Access and Equity Gaps in Educational and Job Training for Incarcerated Adults
Title: Equipping Individuals for Life Beyond Bars: The Promise of Higher Education & Job Training in Closing the Gap in Skills for Incarcerated Adults
Source: New America
Authors: Monique O. Ositelu
More than 70 percent of all incarcerated adults will be released into the general public in five years or less.
However, a recent study by New America reveals considerable equity gaps in access to postsecondary education and job training programs for incarcerated adults. Using data from PIAAC Household and Prison Surveys, the study aimed to understand how incarcerated adults fare in the labor market upon reentry to society compared to non-incarcerated adults. The study also examined how job training and higher education opportunities might better prepare incarcerated adults for reentry.

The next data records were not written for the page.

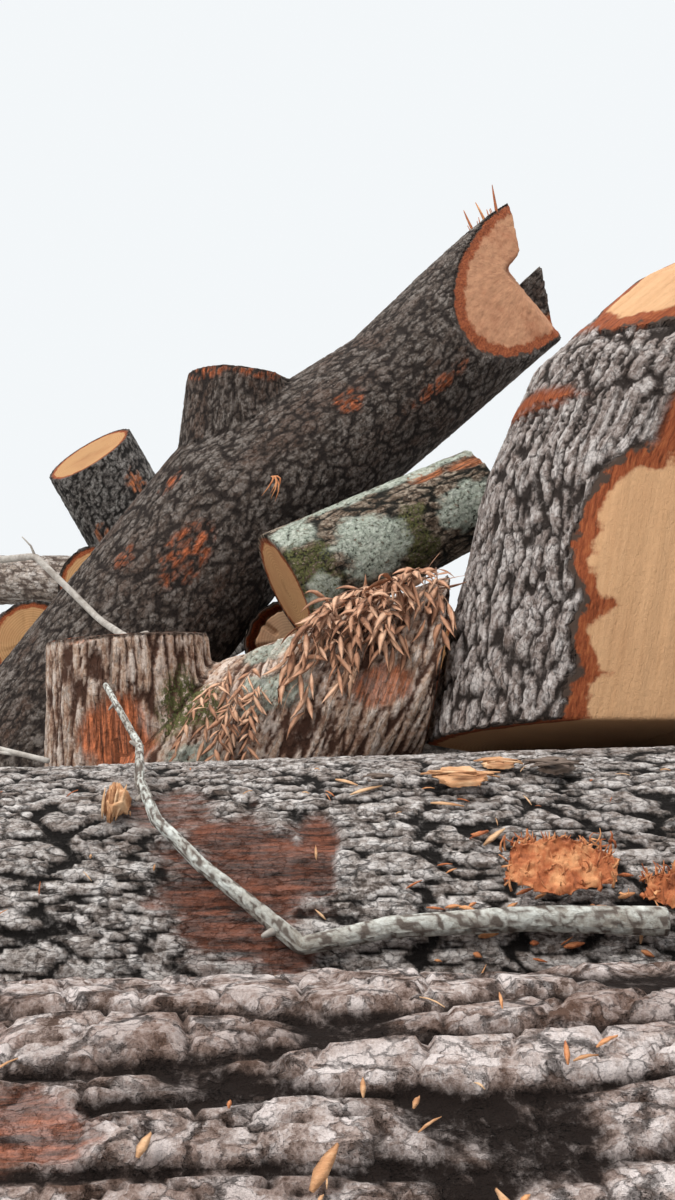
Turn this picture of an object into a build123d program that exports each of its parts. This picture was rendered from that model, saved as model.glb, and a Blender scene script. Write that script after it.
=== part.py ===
from build123d import *
from dataclasses import dataclass
import math
import os
import numpy as np

# A heap of saw logs, short bolts and storm-broken tops, thrown down on level ground.
# Millimetres, +Z up, X along the front log (right is the thick end), +Y to the back of the heap.
# Six saw logs and the foot of the crotch log lie on the ground, pushed together. What lies on them is
# set down in order, each piece lowered until it meets what carries it.

# Clearances and facets
REST_GAP = 0.4          # left between two pieces that touch
FACET_SIZE = 0.1        # of an edge's length
FACET_ANGLE = 0.05      # radians that facets may turn, where pieces meet
THIN_FACET_ANGLE = 0.4  # the same for a thin branch

# Section of a stem: nearly round, a little oval and three-lobed
OUTLINE_POINTS = 8
OVAL = 0.018
LOBES = 0.010

# Front log, an 8 ft saw log with trim
FRONT_LENGTH = 2520.0
FRONT_LEFT_END = -1300.0
FRONT_TOP_DIAMETER = 637.0
FRONT_BUTT_DIAMETER = 707.0
FRONT_BOW = 10.0

# Second log, a 10 ft saw log with trim, behind the front log
SECOND_LENGTH = 3120.0
SECOND_LEFT_END = -1450.0
SECOND_TOP_DIAMETER = 728.0
SECOND_BUTT_DIAMETER = 830.0
SECOND_BOW = -12.0

# Third log, under the big butt
THIRD_LENGTH = 1860.0
THIRD_LEFT_END = 330.0
THIRD_TOP_DIAMETER = 660.0
THIRD_BUTT_DIAMETER = 690.0

# Fourth log, lying askew behind the third
FOURTH_LENGTH = 2500.0
FOURTH_LEFT_END = -390.0
FOURTH_LEFT_DIAMETER = 820.0
FOURTH_RIGHT_DIAMETER = 760.0
FOURTH_YAW = 14.0

# Fifth and sixth logs, the back rows
FIFTH_LENGTH = 2500.0
FIFTH_LEFT_END = -1750.0
FIFTH_LEFT_DIAMETER = 790.0
FIFTH_RIGHT_DIAMETER = 820.0
FIFTH_YAW = 4.0
SIXTH_LENGTH = 2520.0
SIXTH_LEFT_END = -1500.0
SIXTH_LEFT_DIAMETER = 750.0
SIXTH_RIGHT_DIAMETER = 720.0
SIXTH_YAW = 0.0

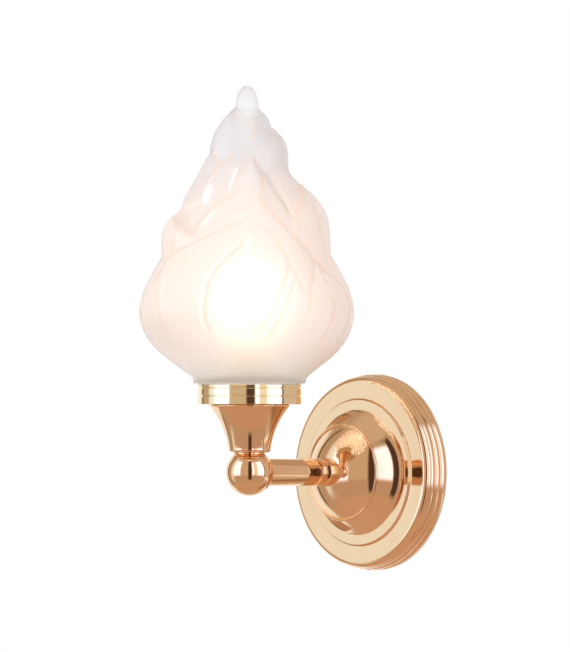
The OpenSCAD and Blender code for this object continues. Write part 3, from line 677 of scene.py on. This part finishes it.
def gallery_ring():
    """Paler ring with two fine grooves."""
    inside = RING_R - 1.4
    corners = [(18.0, CUP_TOP, 0.1), (RING_R, CUP_TOP, 0.22)]
    for up in (4.6, 9.0):
        middle = CUP_TOP + up
        corners += [(RING_R, middle - 0.5, 0.15), (RING_R - 0.5, middle - 0.2, 0.12),
                    (RING_R - 0.5, middle + 0.2, 0.12), (RING_R, middle + 0.5, 0.15)]
    corners += [(RING_R, RING_TOP, 0.25), (inside, RING_TOP, 0.2),
                (inside, CUP_TOP + 1.2, 0.1), (18.0, CUP_TOP + 1.2, 0.1)]
    ring = turned("gallery_ring_turned", rounded(corners), "pale_gold", False, 224)
    return settle(ring, "gallery_ring")


def glass_seal():
    """Silicone ring, a hair below the glass's foot so that their faces never share a plane."""
    top = GLASS_FOOT - 0.02
    points = rounded([(26.3, RING_TOP, 0.1), (28.0, RING_TOP, 0.2), (28.0, top, 0.2), (26.3, top, 0.1)])
    ring = turned("glass_seal_ring", points, "seal_silicone", False, 160)
    return settle(ring, "glass_seal", "glass_seal")


# ------------------------------------------------------------------ flame glass
FLAME_TURN = -44.25
ENVELOPE = np.array([
    (51.5, 45), (63.5, 44.2), (76.5, 42.6), (88.5, 39.8), (96.5, 36.6), (101.5, 33.8), (107.5, 29.8),
    (113.5, 26), (119.5, 23), (127.5, 20), (135.5, 16.2), (141.5, 13), (147.5, 9.6), (153.5, 6.6),
    (159.5, 4.5), (164, 1)])
# direction, tip height, half widths left and right, edge heights left and right, widest radius,
# its height, how far the edge stands out, how much the leaf is crowned, how much it bows out
LEAVES = [
    (10, 101, 74, 42, 68.5, 64.5, 58.4, 39.5, 2.4, 1, 1.8),
    (126, 81.5, 62, 62, 59.5, 57.5, 58.6, 39.5, 0.8, 1, 1.8),
    (-126, 81.5, 60, 60, 57.5, 59.5, 59.2, 39.5, 0.8, 1, 1.8),
    (7, 124.5, 40, 26, 92, 96.5, 45.4, 76.5, 1.2, 0.8, 1.6),
    (-92, 93.5, 46, 50, 80.5, 80.5, 46.7, 77.5, 1, 0.6, 2.6),
    (76, 110.5, 48, 60, 82.5, 85.5, 45.5, 75.5, 0.6, 0.8, 3.2),
    (180, 109.5, 62, 62, 82.5, 82.5, 46, 76.5, 1, 0.8, 2),
    (-62, 128.5, 60, 46, 100.5, 112.5, 34.9, 99.5, 1, 0.6, 1.1),
    (-120, 122.5, 50, 50, 99.5, 99.5, 35, 99.5, 0.8, 0.6, 1.3),
    (88, 141, 70, 70, 130.5, 128.5, 22.3, 124.5, 0, 0.2, 2.6),
    (160, 130.5, 60, 60, 108.5, 108.5, 30, 101.5, 0.8, 0.5, 1.5),
    (-74, 152.5, 90, 100, 141.5, 141.5, 20.3, 127.5, 0.8, 0.3, 1.8),
    (95, 150.5, 80, 70, 144.5, 144.5, 12.6, 142.5, 0, 0.2, 2.2),
]


# folds in the glass, each a soft ridge along which the glass's material paints warm lamp light, or a
# furrow with a painted
# highlight where its rise is below 0: its rise, its half width, and its direction at its heights
FOLDS = [
    (0.8, 1.1, (102, 10), (95, 16), (88, 25), (81, 34), (75, 45), (69, 50), (62, 45), (53, 38),
     (41, 36)),
    (0.8, 1.1, (94, 4), (90, -4), (85, -15), (81, -26), (76, -39), (72, -54), (67, -66), (60, -65),
     (50, -59), (39, -54), (28, -52)),
    (0.6, 1.0, (88, 5), (85, 13), (77, 20), (68, 25), (59, 30), (50, 33)),
    (0.8, 1.0, (77, -3), (69, -13), (62, -19), (53, -23), (44, -24), (34, -24), (28, -22)),
    (1.0, 1.1, (70, 26), (62, 25), (54, 21), (46, 17), (38, 13), (31, 9), (27, 5)),
    (0.7, 0.9, (56, 28), (52, 26), (41, 21), (31, 16), (25, 12)),
    (0.4, 0.8, (68, 4), (60, 0), (50, -1), (41, 0), (27, 3)),
    (0.6, 1.0, (124, 4), (120, -9), (113, -13), (107, -14)),
    (0.7, 1.1, (124, 9), (119, 16), (112, 17), (107, 16), (102, 10)),
    (0.8, 1.1, (106, -9), (99, -22), (92, -32), (86, -37), (80, -39)),
    (0.7, 1.1, (99, -42), (92, -56), (86, -60), (77, -58), (70, -60)),
    (0.6, 1.1, (126, -24), (121, -36), (114, -45), (108, -49), (101, -48)),
    (0.6, 1.0, (110, 46), (101, 45), (92, 42), (84, 41)),
    (0.6, 1.0, (102, 68), (96, 62), (86, 61), (76, 65), (69, 73)),
    (0.8, 1.2, (69, 53), (63, 66), (56, 74), (48, 76), (41, 75), (32, 71), (22, 66)),
    (0.6, 1.1, (50, 55), (44, 57), (36, 54), (28, 51), (20, 47)),
    (0.5, 1.2, (146, 21), (141, 18), (134, 9)),
    (0.6, 1.1, (137, 60), (130, 55), (122, 59), (113, 66)),
    (-0.6, 0.8, (95.5, 6), (92, -2), (88, -10)),
    (-0.6, 0.8, (89, -36), (80, -38)),
    (-0.7, 1.9, (108, -41), (99, -41)),
    (-0.6, 1.0, (79, 1), (71, -1)),
    (-0.6, 0.9, (119, -12), (112, -17), (107, -18)),
]
RIM = (0.45, 0.8, 1.3)       # rise of a leaf's rim, how far it lies inside the edge, half width
LEAN_TO = math.radians(FLAME_TURN + 90)


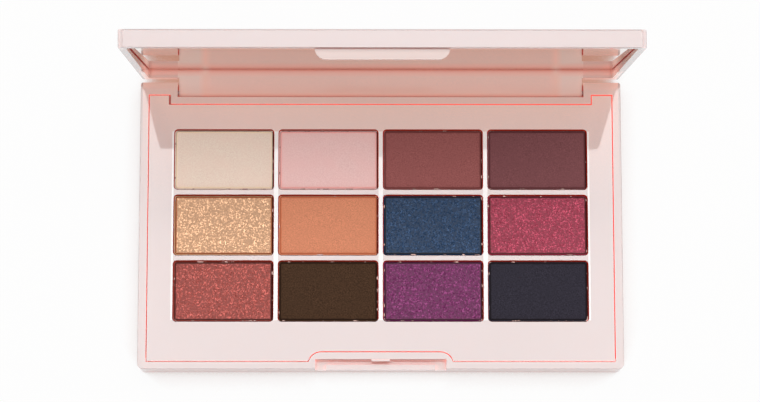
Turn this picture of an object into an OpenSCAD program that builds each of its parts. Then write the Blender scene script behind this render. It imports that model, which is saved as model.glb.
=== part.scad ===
// Twelve-pan eyeshadow palette with a hinged, mirrored lid.
// Origin: centre of the flat underside of the base. +X right, +Y to the hinge, +Z up.
// The lid is drawn standing open at open_angle; at 0 degrees it lies shut on the base.

/* [Case] */
// Width of the closed case, left to right
case_w = 136; // [132:0.5:170]
// Depth of the closed case, front to hinge side
case_d = 81.6; // [80:0.2:110]
// Height of the base, underside to rim
base_h = 10; // [9.5:0.1:14]
// Thickness of the lid
lid_t = 4.8; // [4.5:0.1:8]
// Gap between the two rims when the lid is shut
lid_gap = 0.15; // [0.1:0.05:0.3]
// Plan radius of the two front corners
front_corner_r = 1.5; // [1:0.1:3]
// Plan radius of the two hinge-side corners
rear_corner_r = 0.6; // [0.5:0.1:2]
// Rounding of the outer edges, under the base and on top of the lid
edge_r = 0.5; // [0.2:0.05:0.9]
// Rounding of the edges where the two rims meet
rim_r = 0.15; // [0.1:0.05:0.25]
// Thickness of the base's floor
floor_t = 1.4; // [1:0.1:1.8]

/* [Rim] */
// Width of the base's rim at the left and right
side_rim = 2.3; // [1.8:0.1:4]
// Width of the base's rim at the front
front_rim = 2; // [1.6:0.1:4]
// Thickness of the base behind the tray's two rear corners
ear_wall = 3.65; // [3.4:0.05:5]
// Wall between the hinge notch and the tray
notch_wall = 2; // [1.2:0.1:3]

/* [Tray] */
// Gap all round between the tray and the base
tray_gap = 0.25; // [0.1:0.05:0.4]
// Thickness of the tray's top plate
tray_t = 1.2; // [0.8:0.1:2]
// Thickness of the skirt that stands on the base's floor
skirt_t = 1; // [0.8:0.1:1.5]
// Thickness of the walls and floors of the wells
well_t = 0.9; // [0.6:0.1:1.1]
// Thickness of the ribs under the wells
rib_t = 0.8; // [0.6:0.1:1.2]
// Radius of the snap beads on the tray's sides
bead_r = 0.45; // [0.4:0.05:0.6]
// Length of each snap bead
bead_len = 12; // [6:1:20]
// Height of the snap beads over the base's floor
bead_z = 4.2; // [2:0.1:5]
// Clearance between a snap bead and its groove in the base
bead_gap = 0.06; // [0.03:0.01:0.1]

/* [Pans] */
// Pans from left to right
pan_cols = 4; // [2:1:4]
// Rows of pans from the hinge to the front
pan_rows = 3; // [2:1:3]
// Face of the tray beside the first and the last column of wells
side_margin = 7.05; // [5:0.05:12]
// Face of the tray behind the rear row of wells
rear_margin = 9.65; // [6:0.05:12]
// Face of the tray in front of the front row of wells
front_margin = 11; // [7:0.05:14]
// Height of a pan
pan_h = 3.2; // [2.5:0.1:5]
// Sheet thickness of a pan
pan_t = 0.25; // [0.2:0.05:0.4]
// Plan radius of a pan's corners
pan_corner_r = 0.9; // [0.6:0.1:2]
// Radius of the bend from a pan's wall to its floor
pan_bend_r = 0.6; // [0.5:0.05:1]
// Gap between a pan and its well
pan_gap = 0.25; // [0.15:0.05:0.4]
// Bar between two wells side by side
web_x = 1.15; // [0.8:0.05:3]
// Bar between two wells one behind the other
web_y = 1.3; // [0.8:0.05:3]
// Depth of a pan's rim below the tray's face
pan_sink = 0.8; // [0.1:0.05:1.2]
// Depth of the pressed powder below the pan's rim
powder_sink = 0.1; // [0.05:0.05:0.6]
// Rounding of the pressed powder's upper edge
powder_edge_r = 0.35; // [0.2:0.05:0.6]
// Thickness of the glue under a pan
glue_t = 0.15; // [0.1:0.05:0.3]
// Radius of the glue dot under a pan
glue_r = 4; // [2:0.5:6]

/* [Lid] */
// Width of the lid's rim at the left and right
lid_side_rim = 2.05; // [1.6:0.05:4]
// Width of the lid's rim over the hinge, also the thickness of the hinge block
lid_rear_rim = 4; // [3.8:0.05:4.2]
// Depth of the mirror's face below the lid's rim at the front
mirror_sink_front = 1; // [0.5:0.1:1.5]
// Depth of the mirror's face below the lid's rim at the hinge
mirror_sink_rear = 2.5; // [0.5:0.1:2.5]
// Thickness of the mirror glass
mirror_t = 1.1; // [0.7:0.1:1.2]
// Thickness of the adhesive sheet behind the mirror
tape_t = 0.15; // [0.1:0.05:0.2]
// Margin of the adhesive sheet inside the mirror's edge
tape_margin = 2; // [1:0.5:6]
// Gap all round between the mirror and its recess
mirror_gap = 0.3; // [0.1:0.05:0.4]
// Plan radius of the mirror's corners
mirror_corner_r = 0.5; // [0.3:0.1:2]

/* [Hinge] */
// Angle at which the lid stands open
open_angle = 84.3; // [0:0.1:100]
// Largest angle that the lid opens to
max_angle = 105; // [95:1:106]
// Width of the ears that hold the pins
ear_w = 10.4; // [8:0.1:14]
// Depth of the hinge notch between the ears
notch_d = 4.3; // [4.3:0.05:4.6]
// Distance of the pin's axis in front of the back face
pin_inset = 2.4; // [2.3:0.05:2.5]
// Distance of the pin's axis below the base's rim
pin_drop = 4.05; // [3.8:0.05:4.4]
// Radius of a hinge pin
pin_r = 0.75; // [0.5:0.05:0.8]
// Radial clearance between a pin and the lid's knuckle
pin_run = 0.06; // [0.03:0.01:0.1]
// Radial clearance between a pin and its ear, taken up by adhesive
pin_fix = 0.02; // [0.01:0.01:0.03]
// Depth of a pin's outer end inside the ear's side face
pin_end_sink = 0.3; // [0.1:0.1:1]
// Length of a pin inside the lid's knuckle
pin_reach = 6.5; // [4:0.5:8]
// Gap between each end of the hinge block and its ear
knuckle_end_gap = 0.3; // [0.15:0.05:0.5]
// Length of the solid knuckle at each end of the hinge block
knuckle_len = 7.5; // [5:0.5:10]
// Wall left on each side of the hinge block's core
core_wall = 1.2; // [0.8:0.1:1.6]

/* [Catch] */
// Width of the thumb recess in the base's front
recess_w = 36.7; // [24:0.1:50]
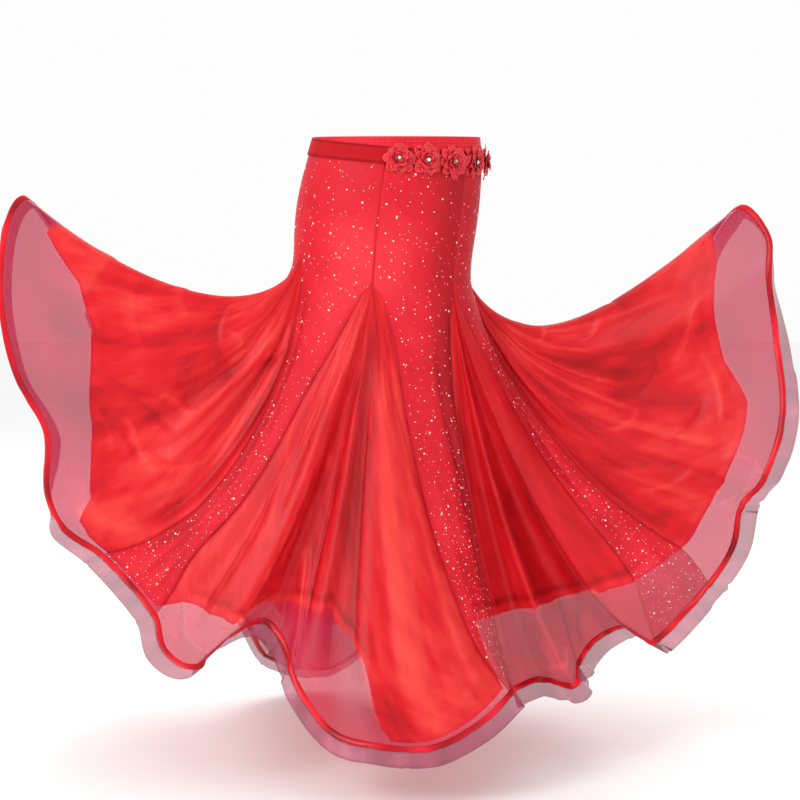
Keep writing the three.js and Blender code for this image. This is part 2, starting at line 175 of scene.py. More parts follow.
# %% Hem
hem = table(("at", "x", "y", "z", "lean", "drop", "fold"), [
    (-0.10, -590, -60, -105, 0.35, 0.30, 180),
    (-0.02, -620, -90, -145, 0.35, 0.30, 180),
    (0.06, -625, -130, -260, 0.35, 0.30, 180),
    (0.15, -600, -150, -380, 0.35, 0.30, 180),
    (0.24, -555, -125, -485, 0.32, 0.30, 180),
    (0.31, -550, -160, -575, 0.25, 0.30, 120),
    (0.37, -520, -190, -630, 0.18, 0.30, 60),
    (0.43, -460, -185, -675, 0.10, 0.30, 0),
    (0.57, -370, -230, -765, 0.75, 0.30, 0),
    (0.63, -350, -265, -815, 0.75, 0.30, 0),
    (0.70, -300, -285, -835, 0.70, 0.30, 0),
    (0.77, -245, -235, -795, 0.60, 0.30, 0),
    (0.83, -200, -195, -780, 0.55, 0.30, 0),
    (0.90, -165, -215, -810, 0.50, 0.30, 0),
    (0.97, -140, -265, -870, 0.45, 0.30, 0),
    (1.06, -85, -305, -935, 0.40, 0.30, 0),
    (1.16, -15, -335, -950, 0.35, 0.30, 0),
    (1.26, 70, -330, -955, 0.35, 0.30, 0),
    (1.35, 145, -300, -925, 0.32, 0.30, 0),
    (1.43, 200, -235, -890, 0.30, 0.30, 0),
    (1.57, 210, -130, -910, 0.30, 0.30, 0),
    (1.65, 255, -80, -905, 0.35, 0.30, 0),
    (1.76, 310, -125, -905, 0.40, 0.30, 0),
    (1.87, 320, -80, -880, 0.45, 0.30, 0),
    (1.98, 345, -35, -855, 0.45, 0.30, 0),
    (2.10, 375, -30, -835, 0.45, 0.30, 0),
    (2.22, 400, -65, -820, 0.45, 0.30, 0),
    (2.33, 420, -115, -825, 0.45, 0.30, 0),
    (2.43, 440, -150, -825, 0.50, 0.30, 0),
    (2.57, 525, -170, -725, 0.35, 0.30, 0),
    (2.64, 565, -145, -670, 0.35, 0.34, 0),
    (2.70, 585, -100, -610, 0.35, 0.38, 0),
    (2.78, 620, -115, -560, 0.34, 0.40, 15),
    (2.87, 652, -95, -455, 0.33, 0.44, 40),
    (2.95, 645, -55, -330, 0.32, 0.48, 60),
    (3.01, 630, -65, -235, 0.30, 0.50, 85),
    (3.06, 630, -45, -165, 0.30, 0.50, 115),
    (3.12, 590, 0, -120, 0.30, 0.50, 120),
    (3.20, 540, 55, -195, 0.30, 0.45, 60),
    (3.28, 530, 115, -305, 0.30, 0.40, 0),
    (3.43, 520, 150, -480, 0.35, 0.30, 0),
    (3.57, 465, 215, -610, 0.40, 0.30, 0),
    (3.65, 430, 290, -700, 0.40, 0.30, 0),
    (3.74, 375, 230, -715, 0.40, 0.30, 0),
    (3.83, 305, 310, -805, 0.40, 0.30, 0),
    (3.92, 240, 380, -865, 0.40, 0.30, 0),
    (4.01, 170, 310, -845, 0.40, 0.30, 0),
    (4.10, 110, 345, -895, 0.40, 0.30, 0),
    (4.19, 50, 430, -960, 0.40, 0.30, 0),
    (4.28, -5, 355, -920, 0.40, 0.30, 0),
    (4.43, -115, 420, -1005, 0.40, 0.30, 0),
    (4.57, -230, 370, -970, 0.40, 0.30, 0),
    (4.64, -265, 300, -880, 0.40, 0.30, 0),
    (4.80, -360, 385, -820, 0.40, 0.30, 0),
    (4.96, -410, 245, -710, 0.40, 0.30, 0),
    (5.07, -445, 290, -690, 0.40, 0.30, 0),
    (5.25, -470, 165, -550, 0.40, 0.30, 0),
    (5.34, -480, 205, -500, 0.40, 0.30, 0),
    (5.43, -480, 150, -450, 0.40, 0.30, 0),
    (5.57, -490, 110, -340, 0.40, 0.30, 0),
    (5.66, -500, 95, -285, 0.40, 0.30, 90),
    (5.76, -535, 40, -210, 0.35, 0.30, 180),
])
closed_hem = {name: np.tile(values, 3) for name, values in hem.items()}
closed_hem["at"] = np.concatenate([hem["at"] + lap * STATIONS for lap in (-1, 0, 1)])
print("hem rows:", len(hem["at"]))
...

According to the study, 30 percent of incarcerated adults have less than a high school diploma, compared with only 15 percent of the general public. Moreover, the general public was three times more likely than incarcerated adults to possess some form of a postsecondary degree or certificate (45 percent and 15 percent, respectively).
It is unsurprising, then, that incarcerated adults are significantly less lower literacy and numeracy skills compared with the general public. Further findings demonstrate positive and significant increases in those skills for incarcerated adults who completed a college credential or participated in job training programs, which substantially reduce the existing equity gap.